Europe must prepare for a fresh influx of Isis jihadists fleeing Mosul as the Iraqi Army moves in on their last stronghold in the country, the EU's security commissioner said.
"The retaking of the [Isis] northern Iraq territory, Mosul, may lead to the return to Europe of violent [Isis] fighters," Julian King said. "This is a very serious threat and we must be prepared to face it."
Some 2500 EU nationals are fighting alongside Isis (Islamic State), he added. He said that if even a handful return it would pose a "serious threat that we must prepare ourselves for".
Australia and Indonesia are also jointly grappling with the potential consequences of foreign fighters returning from Mosul. Foreign Minister Julie Bishop will discuss counter-terrorism co-operation with her Indonesian counterpart in Bali next week. "It's exceedingly important at present because with the Mosul offensive in Iraq it is likely that foreign terrorist fighters from our region will seek to escape Iraq and come back to Indonesia and Australia," she said.
An estimated 110 Australians are still fighting with terrorist groups in Syria and Iraq. Indonesian authorities estimate more than 500 nationals have joined Isis in the Middle East.
Iraqi forces were advancing in an offensive aimed at retaking the city. A relatively small number of jihadists are putting up a fight against the Iraqi Army and Kurdish peshmerga forces in the villages leading up to the city, but there are reports that fighters are fleeing Mosul itself in growing numbers.
Residents inside the city said that scores of jihadists have escaped in recent weeks and more than 50 have fled since the start of the offensive.
"They wait until night and leave by car. They are going to al-Ba'aj to the west of Mosul, then on to the Iraq-Syria border, where they continue to Syria and Turkey," said one 35-year-old resident, Ahmed.

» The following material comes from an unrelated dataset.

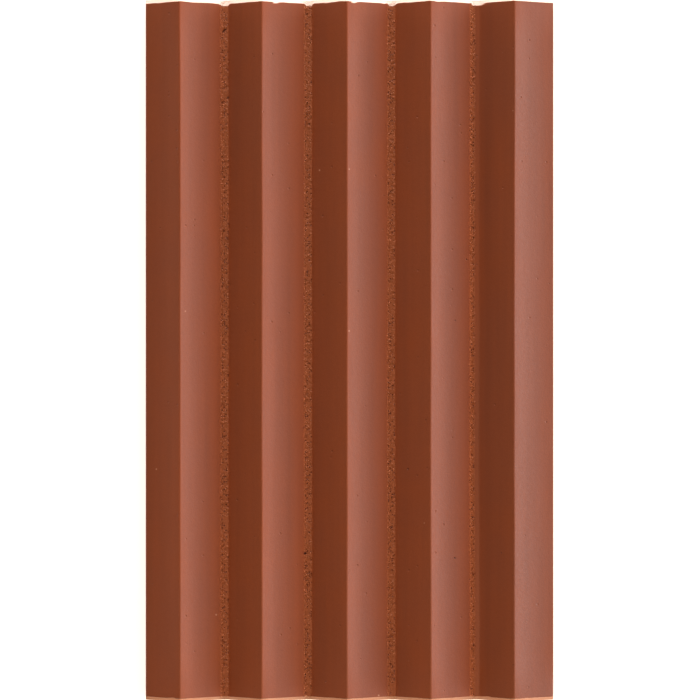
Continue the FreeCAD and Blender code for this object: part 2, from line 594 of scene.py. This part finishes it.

There had been reports last week that the US, which is supporting the Iraqi Army on the ground and in the air, could decide not to completely encircle the city and allow fighters out through the western side in an attempt to avoid greater civilian casualties. Should that happen, the jihadists - with no major territory left in Iraq - could move to Syria or travel on to Turkey or Europe.
There has been a growing backlash against Isis among Mosul's some 1.5 million residents. A small number of resistance fighters known as Kataib al-Mosul led a brief uprising in various parts of Mosul on the news the offensive had started, Iraq Oil Report said. At least 20 members were killed and their cars burned. They have vowed to fight Isis once forces enter the city.
Steven Nabil, who has family inside Mosul, said that phone lines had been re-established inside the city for the first time in months by the Iraqi Government, and residents were sending the coalition "hundreds of messages" with Isis fighters' locations. Isis has an estimated 4000-8000 fighters in Mosul, but is increasingly recruiting children and other civilians for the battle.
The group is "entering a new phase," said Chris Phillips of counter-terror consultancy Ippso, adding that as the group loses its caliphate, "it would force them into more guerrilla or terrorist actions".
With the retaking of Mosul, "I think we will see a growth of terrorist attacks across North Africa and the West."